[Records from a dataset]
====

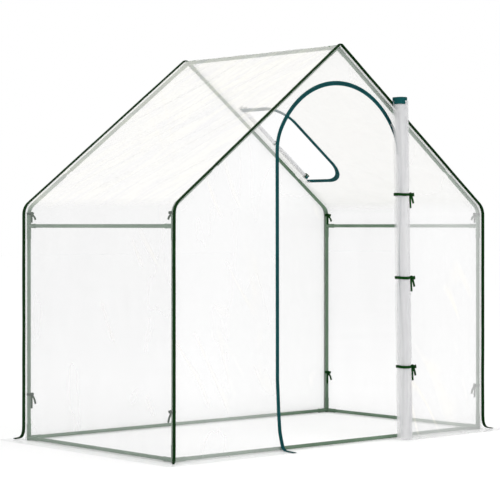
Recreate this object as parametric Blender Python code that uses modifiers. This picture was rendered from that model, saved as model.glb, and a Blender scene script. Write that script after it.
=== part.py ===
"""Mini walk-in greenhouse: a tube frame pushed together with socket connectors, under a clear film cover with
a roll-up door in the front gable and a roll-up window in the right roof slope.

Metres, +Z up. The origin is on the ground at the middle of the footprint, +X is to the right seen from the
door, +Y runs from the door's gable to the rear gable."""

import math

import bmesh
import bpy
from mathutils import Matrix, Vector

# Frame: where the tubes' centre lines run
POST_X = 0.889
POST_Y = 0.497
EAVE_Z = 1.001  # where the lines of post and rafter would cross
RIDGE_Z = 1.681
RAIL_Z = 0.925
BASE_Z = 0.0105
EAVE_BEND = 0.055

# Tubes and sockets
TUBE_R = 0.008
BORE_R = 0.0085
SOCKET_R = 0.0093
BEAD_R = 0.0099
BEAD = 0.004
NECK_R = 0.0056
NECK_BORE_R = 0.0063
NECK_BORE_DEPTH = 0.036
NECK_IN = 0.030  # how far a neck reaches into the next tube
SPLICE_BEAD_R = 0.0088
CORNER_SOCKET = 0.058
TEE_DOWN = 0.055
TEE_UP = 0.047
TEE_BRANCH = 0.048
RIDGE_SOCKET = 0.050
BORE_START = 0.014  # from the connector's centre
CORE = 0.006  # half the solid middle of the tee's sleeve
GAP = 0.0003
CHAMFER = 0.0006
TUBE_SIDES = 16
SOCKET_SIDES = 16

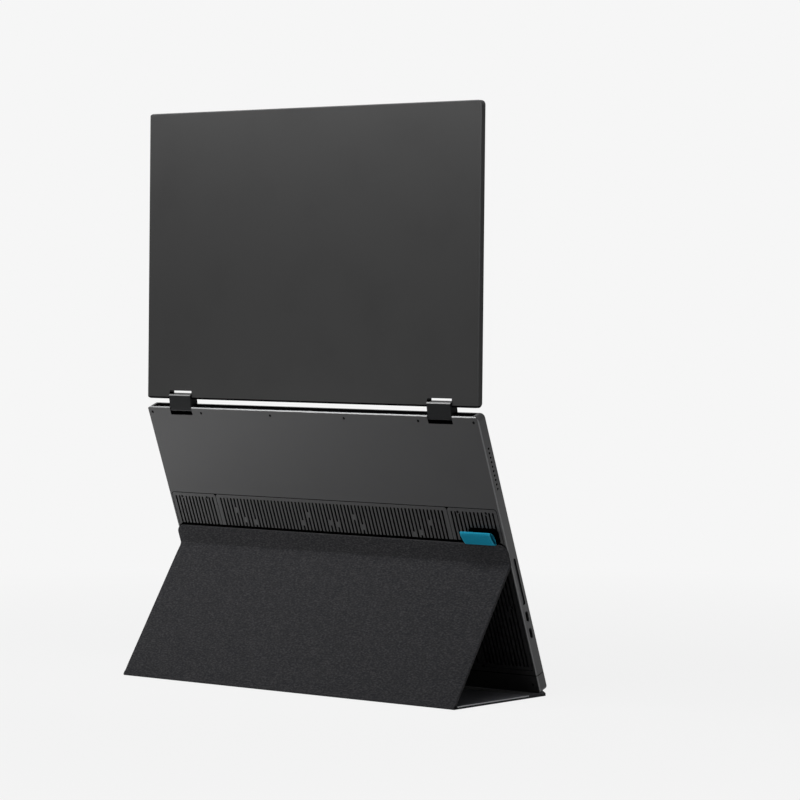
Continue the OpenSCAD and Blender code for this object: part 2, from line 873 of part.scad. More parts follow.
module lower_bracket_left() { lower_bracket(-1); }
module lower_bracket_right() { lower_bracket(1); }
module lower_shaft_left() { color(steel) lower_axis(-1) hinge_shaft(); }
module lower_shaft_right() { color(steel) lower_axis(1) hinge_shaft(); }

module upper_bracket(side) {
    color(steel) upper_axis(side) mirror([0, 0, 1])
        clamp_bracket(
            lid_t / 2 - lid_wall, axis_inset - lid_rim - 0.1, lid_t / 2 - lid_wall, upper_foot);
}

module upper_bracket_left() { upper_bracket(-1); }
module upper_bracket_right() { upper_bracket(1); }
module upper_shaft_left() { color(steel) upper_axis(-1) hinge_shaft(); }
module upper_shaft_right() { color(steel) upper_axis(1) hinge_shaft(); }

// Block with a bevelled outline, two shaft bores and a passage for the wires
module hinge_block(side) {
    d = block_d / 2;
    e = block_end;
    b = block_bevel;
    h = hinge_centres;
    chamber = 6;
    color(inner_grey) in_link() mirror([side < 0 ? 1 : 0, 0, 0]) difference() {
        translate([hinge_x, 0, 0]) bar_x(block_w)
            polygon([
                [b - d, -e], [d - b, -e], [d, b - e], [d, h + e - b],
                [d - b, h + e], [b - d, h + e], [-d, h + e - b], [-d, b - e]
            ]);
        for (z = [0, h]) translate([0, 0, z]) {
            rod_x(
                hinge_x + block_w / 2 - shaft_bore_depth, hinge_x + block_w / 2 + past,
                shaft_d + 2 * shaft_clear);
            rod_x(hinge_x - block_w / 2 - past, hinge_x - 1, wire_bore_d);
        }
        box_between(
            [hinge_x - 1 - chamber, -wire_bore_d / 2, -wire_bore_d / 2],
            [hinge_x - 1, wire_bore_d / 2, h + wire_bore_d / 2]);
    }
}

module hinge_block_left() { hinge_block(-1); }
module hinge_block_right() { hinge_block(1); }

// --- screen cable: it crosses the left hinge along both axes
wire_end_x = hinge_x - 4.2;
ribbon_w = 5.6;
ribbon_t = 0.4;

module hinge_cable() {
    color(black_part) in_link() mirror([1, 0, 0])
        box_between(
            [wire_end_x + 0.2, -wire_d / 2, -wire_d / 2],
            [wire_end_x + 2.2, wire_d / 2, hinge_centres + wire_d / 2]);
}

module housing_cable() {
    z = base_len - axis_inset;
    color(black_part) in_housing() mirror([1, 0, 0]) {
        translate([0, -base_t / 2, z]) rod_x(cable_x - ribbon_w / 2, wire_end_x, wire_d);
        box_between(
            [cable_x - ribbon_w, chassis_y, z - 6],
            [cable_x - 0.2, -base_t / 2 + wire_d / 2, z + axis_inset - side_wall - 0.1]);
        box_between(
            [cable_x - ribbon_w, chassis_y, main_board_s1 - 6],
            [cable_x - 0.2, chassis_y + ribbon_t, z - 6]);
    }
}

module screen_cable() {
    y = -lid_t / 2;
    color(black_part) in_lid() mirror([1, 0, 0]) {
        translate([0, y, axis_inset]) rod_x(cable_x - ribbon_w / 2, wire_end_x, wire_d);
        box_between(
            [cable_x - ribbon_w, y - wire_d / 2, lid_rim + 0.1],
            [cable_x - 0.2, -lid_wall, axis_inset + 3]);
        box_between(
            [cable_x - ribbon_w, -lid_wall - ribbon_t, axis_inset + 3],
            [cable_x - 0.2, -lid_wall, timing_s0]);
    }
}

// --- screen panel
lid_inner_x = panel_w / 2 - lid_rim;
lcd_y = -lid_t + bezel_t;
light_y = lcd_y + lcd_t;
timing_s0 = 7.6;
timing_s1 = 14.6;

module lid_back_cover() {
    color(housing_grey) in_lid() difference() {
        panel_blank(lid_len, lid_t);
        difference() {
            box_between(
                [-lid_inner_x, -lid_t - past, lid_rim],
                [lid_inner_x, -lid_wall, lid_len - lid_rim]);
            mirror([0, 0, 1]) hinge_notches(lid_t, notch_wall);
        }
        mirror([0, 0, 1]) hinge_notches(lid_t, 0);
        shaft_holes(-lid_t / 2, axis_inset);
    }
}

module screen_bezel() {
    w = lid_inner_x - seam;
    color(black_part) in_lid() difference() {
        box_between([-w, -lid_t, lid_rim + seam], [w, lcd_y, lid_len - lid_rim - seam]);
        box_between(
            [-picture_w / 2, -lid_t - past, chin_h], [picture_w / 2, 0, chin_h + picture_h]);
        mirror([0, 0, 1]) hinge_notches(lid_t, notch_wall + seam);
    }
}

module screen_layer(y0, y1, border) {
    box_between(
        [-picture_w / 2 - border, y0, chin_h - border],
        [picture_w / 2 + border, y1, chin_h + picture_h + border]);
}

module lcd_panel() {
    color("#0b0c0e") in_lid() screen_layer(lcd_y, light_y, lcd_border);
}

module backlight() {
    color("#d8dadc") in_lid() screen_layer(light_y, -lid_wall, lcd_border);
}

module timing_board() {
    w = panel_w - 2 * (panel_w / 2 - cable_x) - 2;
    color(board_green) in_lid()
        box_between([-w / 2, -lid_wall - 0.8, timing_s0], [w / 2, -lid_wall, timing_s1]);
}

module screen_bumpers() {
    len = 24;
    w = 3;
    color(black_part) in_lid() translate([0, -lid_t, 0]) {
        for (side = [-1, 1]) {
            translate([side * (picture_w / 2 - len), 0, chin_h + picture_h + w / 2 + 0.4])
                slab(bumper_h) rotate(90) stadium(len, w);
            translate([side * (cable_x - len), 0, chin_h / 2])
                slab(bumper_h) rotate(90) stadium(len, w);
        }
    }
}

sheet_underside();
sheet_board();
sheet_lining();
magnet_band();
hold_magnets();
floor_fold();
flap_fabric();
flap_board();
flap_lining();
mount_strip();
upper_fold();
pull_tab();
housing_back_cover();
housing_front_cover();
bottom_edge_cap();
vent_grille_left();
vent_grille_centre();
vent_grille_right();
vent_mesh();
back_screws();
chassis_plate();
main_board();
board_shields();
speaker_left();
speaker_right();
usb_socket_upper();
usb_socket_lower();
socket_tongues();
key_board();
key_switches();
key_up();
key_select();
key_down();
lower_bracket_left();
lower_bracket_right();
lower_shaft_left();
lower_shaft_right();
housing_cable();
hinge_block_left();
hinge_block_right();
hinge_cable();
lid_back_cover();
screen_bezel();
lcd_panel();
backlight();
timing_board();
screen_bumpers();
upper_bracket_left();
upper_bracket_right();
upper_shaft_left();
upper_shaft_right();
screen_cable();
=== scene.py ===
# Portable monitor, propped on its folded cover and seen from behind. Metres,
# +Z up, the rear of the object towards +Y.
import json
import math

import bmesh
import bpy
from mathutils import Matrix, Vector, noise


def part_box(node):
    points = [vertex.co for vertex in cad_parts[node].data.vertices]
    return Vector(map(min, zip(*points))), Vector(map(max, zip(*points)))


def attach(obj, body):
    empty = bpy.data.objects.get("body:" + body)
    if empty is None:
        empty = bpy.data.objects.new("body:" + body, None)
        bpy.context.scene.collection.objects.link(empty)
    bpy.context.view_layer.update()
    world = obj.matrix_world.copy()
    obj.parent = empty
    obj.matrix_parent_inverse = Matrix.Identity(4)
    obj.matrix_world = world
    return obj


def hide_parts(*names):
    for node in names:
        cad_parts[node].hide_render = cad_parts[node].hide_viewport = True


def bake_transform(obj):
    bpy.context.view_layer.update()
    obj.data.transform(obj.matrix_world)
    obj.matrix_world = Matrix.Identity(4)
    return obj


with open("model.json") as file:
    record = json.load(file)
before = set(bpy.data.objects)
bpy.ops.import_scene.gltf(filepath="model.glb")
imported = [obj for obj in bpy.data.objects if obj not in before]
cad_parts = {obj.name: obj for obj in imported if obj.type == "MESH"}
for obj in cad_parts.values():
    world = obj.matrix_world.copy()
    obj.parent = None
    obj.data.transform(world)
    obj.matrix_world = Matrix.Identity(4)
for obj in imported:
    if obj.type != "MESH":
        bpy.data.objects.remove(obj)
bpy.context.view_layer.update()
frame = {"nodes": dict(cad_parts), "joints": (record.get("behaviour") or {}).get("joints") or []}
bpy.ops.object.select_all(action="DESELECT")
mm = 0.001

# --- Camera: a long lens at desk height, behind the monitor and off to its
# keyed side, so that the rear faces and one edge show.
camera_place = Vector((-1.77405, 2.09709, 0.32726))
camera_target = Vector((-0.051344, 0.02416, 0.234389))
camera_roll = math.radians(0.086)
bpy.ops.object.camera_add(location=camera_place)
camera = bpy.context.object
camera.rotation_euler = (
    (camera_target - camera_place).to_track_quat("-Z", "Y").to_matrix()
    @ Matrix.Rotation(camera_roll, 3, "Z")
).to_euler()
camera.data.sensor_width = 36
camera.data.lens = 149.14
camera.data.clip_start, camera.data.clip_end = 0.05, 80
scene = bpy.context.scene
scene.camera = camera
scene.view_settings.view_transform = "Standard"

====

Give the exact lines, and only those, from the line containing "sheet_underside();" through the line containing "obj.parent = empty" in the entries above.

sheet_underside();
sheet_board();
sheet_lining();
magnet_band();
hold_magnets();
floor_fold();
flap_fabric();
flap_board();
flap_lining();
mount_strip();
upper_fold();
pull_tab();
housing_back_cover();
housing_front_cover();
bottom_edge_cap();
vent_grille_left();
vent_grille_centre();
vent_grille_right();
vent_mesh();
back_screws();
chassis_plate();
main_board();
board_shields();
speaker_left();
speaker_right();
usb_socket_upper();
usb_socket_lower();
socket_tongues();
key_board();
key_switches();
key_up();
key_select();
key_down();
lower_bracket_left();
lower_bracket_right();
lower_shaft_left();
lower_shaft_right();
housing_cable();
hinge_block_left();
hinge_block_right();
hinge_cable();
lid_back_cover();
screen_bezel();
lcd_panel();
backlight();
timing_board();
screen_bumpers();
upper_bracket_left();
upper_bracket_right();
upper_shaft_left();
upper_shaft_right();
screen_cable();
=== scene.py ===
# Portable monitor, propped on its folded cover and seen from behind. Metres,
# +Z up, the rear of the object towards +Y.
import json
import math

import bmesh
import bpy
from mathutils import Matrix, Vector, noise


def part_box(node):
    points = [vertex.co for vertex in cad_parts[node].data.vertices]
    return Vector(map(min, zip(*points))), Vector(map(max, zip(*points)))


def attach(obj, body):
    empty = bpy.data.objects.get("body:" + body)
    if empty is None:
        empty = bpy.data.objects.new("body:" + body, None)
        bpy.context.scene.collection.objects.link(empty)
    bpy.context.view_layer.update()
    world = obj.matrix_world.copy()
    obj.parent = empty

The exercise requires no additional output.